Is there a guide out there for dummies on how to try a ChatGPT like instance of ...

lhl · on June 18, 2023

For Falcon specifically, this is easy, it's embedded here: https://huggingface.co/blog/falcon#demo or you can access the demo here: https://huggingface.co/spaces/HuggingFaceH4/falcon-chat

I just tested both and it's pretty zippy (faster than AMD's recent live MI300 demo).

For llama-based models, recently I've been using https://github.com/turboderp/exllama a lot. It has a Dockerfile/docker-compose.yml so it should be pretty easy to get going. llama.cpp is the other easy one and the most recent updates put it's CUDA support only about 25% slower and generally is a simple `make` with a flag depending on which GPU you support you want and has basically no dependencies.

Also, here's a Colab notebook that should let shows you run up to 13b quantized models (12G RAM, 80G disk, Tesla T4 16G) for free: https://colab.research.google.com/drive/1QzFsWru1YLnTVK77itW... (for Falcon, replace w/ Koboldcpp or ctransformers)

joshka · on June 18, 2023

Take a look at youtube vids for this. Mainly because you're going to see people show all the steps when presenting instead of skipping them when talking about what they did. E.g. https://www.youtube.com/watch?v=KenORQDCXV0

ianpurton · on June 21, 2023

I have a dockerfile here https://github.com/purton-tech/rust-llm-guide/tree/main/llm-... for running mpt-7b

docker run -it --rm ghcr.io/purton-tech/mpt-7b-chat

It's a big download due to the model size i.e. 5GB. The model is quantized and runs via the ggml tensor library. https://ggml.ai/.

api · on June 18, 2023

A small cheap VPS won’t have the compute or RAM to run these. The best way (and the intent) is to run it locally. A fast box with at least 32GiB of RAM (or VRAM for a GPU) can run many of the models that work with llama.cpp. For this 40G model you will need more like 48GiB of RAM.

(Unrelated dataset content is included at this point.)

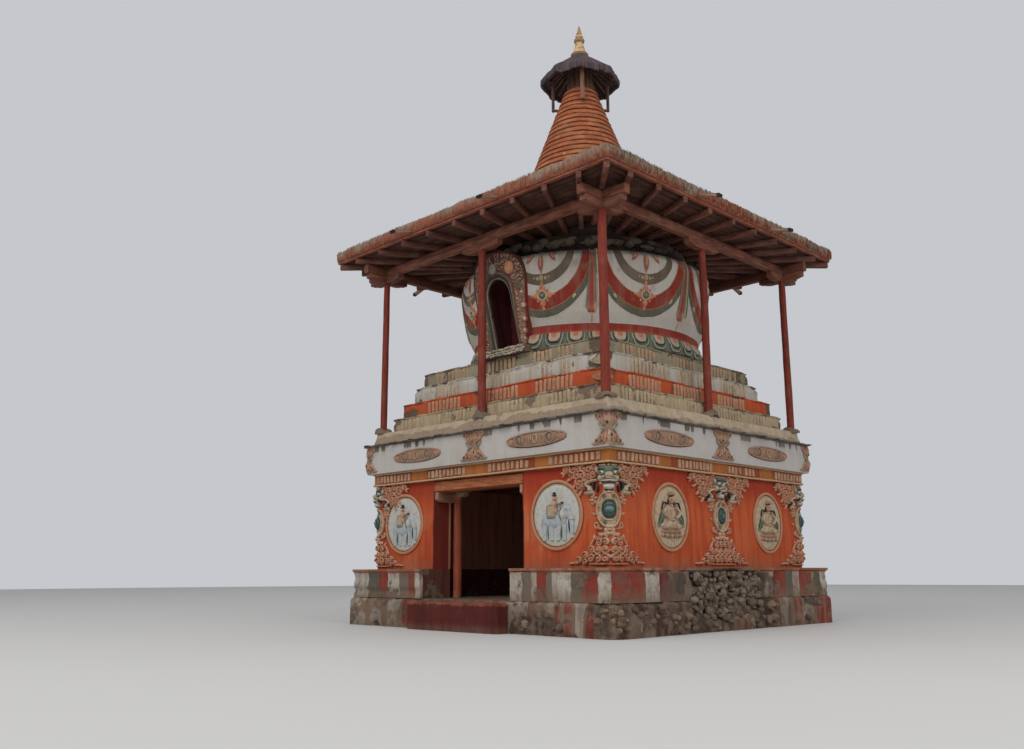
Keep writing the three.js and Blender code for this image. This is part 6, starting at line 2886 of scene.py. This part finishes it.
@dataclass
class WallOrnaments:
    """Corner and middle ornaments of the orange walls, and the medallions with seated figures."""

    half: float = 3.25

    def build(self) -> None:
        """Makes the ornaments and the medallions."""
        path = SquarePath(self.half, 0.04)
        shapes = self.beast_mask() + self.wings() + self.wheel() + self.scroll_foot()
        corners = (2.0 * np.arange(4) + 1.0) * self.half
        middles = 2.0 * np.arange(1, 4) * self.half + 0.12
        Piece("corner_ornaments", placed(path, shapes, corners, 0.0, 0.004), CARVED, "cream_plaster")
        Piece("middle_ornaments", placed(path, shapes, middles, 0.0, 0.004), CARVED, "cream_plaster")
        front = np.array([-2.32, 2.04, 4.0 * self.half - 2.04, 4.0 * self.half + 2.32])
        right = 2.0 * self.half + np.array([-1.52, 1.88, 4.0 * self.half - 1.88, 4.0 * self.half + 1.52])
        elephant = self.medallion(0.6, Hue.FIELD) + self.elephant()
        seated = self.medallion(0.54, Hue.CREAM) + self.seated()
        Piece("front_medallions", placed(path, elephant, front, 2.07, 0.004), CARVED, "cream_plaster")
        Piece("side_medallions", placed(path, seated, right, 2.05, 0.004), CARVED, "cream_plaster")

    def beast_mask(self) -> list[Surface]:
        """A guardian mask of animal form: dark brows and brow bone, round eyes, snout, teeth and jaw.

        Returns:
            The reliefs about the ornament's middle line, at their heights on the wall.
        """
        shapes = hued(Hue.GREEN, knob(0.0, 2.745, 0.4, 0.25, 0.08, 22, 6, 0.5),
                      knob(0.0, 2.66, 0.3, 0.24, 0.075, 18))
        shapes += hued(Hue.CREAM,
                       *pair(knob(0.145, 2.655, 0.13, 0.13, 0.095, 12),
                             leaf(0.195, 2.735, 0.13, 0.07, 70.0, 20.0, 0.09),
                             leaf(0.03, 2.838, 0.15, 0.03, 8.0, -50.0, 0.115)))
        shapes += hued(Hue.WHITE, *pair(knob(0.09, 2.748, 0.11, 0.07, 0.12, 14, 5, 0.6)))
        shapes += hued(Hue.DARK, *pair(knob(0.086, 2.745, 0.05, 0.048, 0.14, 10, 4, 0.6)))
        shapes += hued(Hue.TEAL, *pair(leaf(0.015, 2.785, 0.19, 0.048, 38.0, -75.0, 0.135, 10)))
        shapes += hued(Hue.CREAM, knob(0.0, 2.705, 0.07, 0.13, 0.145, 12, 5),
                       knob(0.0, 2.65, 0.23, 0.085, 0.12, 16), *pair(knob(0.042, 2.668, 0.06, 0.05, 0.15)))
        shapes += hued(Hue.DARK, *pair(knob(0.022, 2.655, 0.022, 0.018, 0.16, 8, 3)),
                       knob(0.0, 2.588, 0.25, 0.09, 0.115, 20, 5, 0.4))
        shapes += hued(Hue.WHITE, knob(0.0, 2.602, 0.205, 0.04, 0.142, 18, 4, 0.3),
                       *pair(leaf(0.09, 2.59, 0.055, 0.022, -92.0, 0.0, 0.142, 6)))
        shapes += hued(Hue.RED, knob(0.0, 2.57, 0.17, 0.022, 0.136, 12, 4))
        shapes += hued(Hue.FIELD, knob(0.0, 2.512, 0.17, 0.12, 0.1, 14, 5, 0.7))
        shapes += hued(Hue.GREEN, *pair(leaf(0.03, 2.5, 0.07, 0.03, -70.0, 0.0, 0.105, 6)))
        return shapes + hued(Hue.CREAM, *[leaf(0.042 * k, 2.852, 0.045, 0.03, 90.0 - 9.0 * k, 0.0, 0.09, 6)
                                          for k in range(-3, 4)])

    def wings(self) -> list[Surface]:
        """Scrolling leaves at both sides of the mask, pale claws below its cheeks and flower knots.

        Returns:
            The reliefs about the ornament's middle line, at their heights on the wall.
        """
        rows = ((2.845, (0.29, 0.41, 0.53, 0.65, 0.76, 0.87, 0.96), 0.066),
                (2.735, (0.31, 0.44, 0.56, 0.68, 0.79), 0.068), (2.625, (0.4, 0.53, 0.65), 0.064),
                (2.525, (0.55, 0.64), 0.05))
        peach = []
        for level, (z, places, size) in enumerate(rows):
            for k, x in enumerate(places):
                turn = 1.3 if (k + level) % 2 else -1.3
                peach += [curl(x, z, size, 200.0 - 50.0 * k, turn, 0.08, 0.5, 15),
                          knob(x, z, 0.045, 0.045, 0.09, 7, 3)]
                peach.append(leaf(x + 0.02, z - 0.05, 0.09, 0.04, -60.0 + 40.0 * (k % 3), 25.0, 0.06, 6))
        tips = ((0.95, 2.8, -5.0), (0.82, 2.7, -30.0), (0.72, 2.59, -50.0), (0.6, 2.48, -70.0))
        peach += [leaf(x, z, 0.14, 0.06, heading, 20.0, 0.06, 7) for x, z, heading in tips]
        t = np.linspace(0.0, 1.0, 17)
        elbow = 0.24 * np.sin(0.5 * np.pi * np.clip(t * 1.4, 0.0, 1.0)) - 0.1 * ease(t, 0.6, 1.0)
        arm = vectors(0.22 + elbow, 2.63 - 0.15 * t ** 1.5)
        pale = [swept(arm, 0.04 + 0.022 * t, 0.105, 9), knob(0.375, 2.47, 0.13, 0.085, 0.115, 12)]
        pale += [leaf(0.33 + 0.035 * k, 2.455, 0.085, 0.03, -120.0 + 18.0 * k, 0.0, 0.115, 6)
                 for k in range(4)]
        peach += rosette(0.33, 2.285, 0.06, 5, 0.075, 0.06)
        peach += [leaf(0.26, 2.4, 0.13, 0.05, -30.0, -60.0, 0.07),
                  leaf(0.1, 2.45, 0.12, 0.05, -140.0, 30.0, 0.07)]
        shadows = (leaf(0.3, 2.6, 0.15, 0.05, -70.0, -30.0, 0.07),
                   leaf(0.22, 2.53, 0.12, 0.05, -80.0, 0.0, 0.06),
                   leaf(0.44, 2.56, 0.13, 0.035, -80.0, -30.0, 0.1), knob(0.47, 2.42, 0.08, 0.06, 0.05, 8))
        centre = knob(0.33, 2.285, 0.06, 0.06, 0.08, 8)
        groups = ((Hue.PEACH, peach), (Hue.CREAM, pale), (Hue.DARK, shadows), (Hue.CREAM, [centre]))
        return [made for hue, shapes in groups for made in hued(hue, *pair(*shapes))]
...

Apple Silicon is pretty good for local models due to the unified CPU/GPU memory but a gaming PC is probably the most cost effective option.

If you want to just play around and don’t have a box big enough then temporarily renting one at Hetzner or OVH is pretty cost effective.

gardnr · on June 18, 2023

Falcon doesn't work in llama.cpp yet: https://github.com/ggerganov/llama.cpp/issues/1602

redox99 · on June 18, 2023

They said 1 or 2 bucks an hour. You can get an A100 for that.

londons_explore · on June 18, 2023

Try $100/hour for big LLM's... And you're probably going to need a fleet of 16 machines unless you want to quantize it and do inference only.

sp332 · on June 18, 2023

Where can you even find a machine for $100/hour? The most expensive one on this list is just over $5 and is definitely overkill for running a 40B model. https://www.paperspace.com/gpu-cloud-comparison

0x008 · on June 19, 2023

The prices there are totally not real. The A100 x 8 is listed for $5, whereas amazon price calculator lists it for $32 per hour...

sp332 · on June 19, 2023

It might have been a spot price. Spot prices now are higher than $5 but still under $10.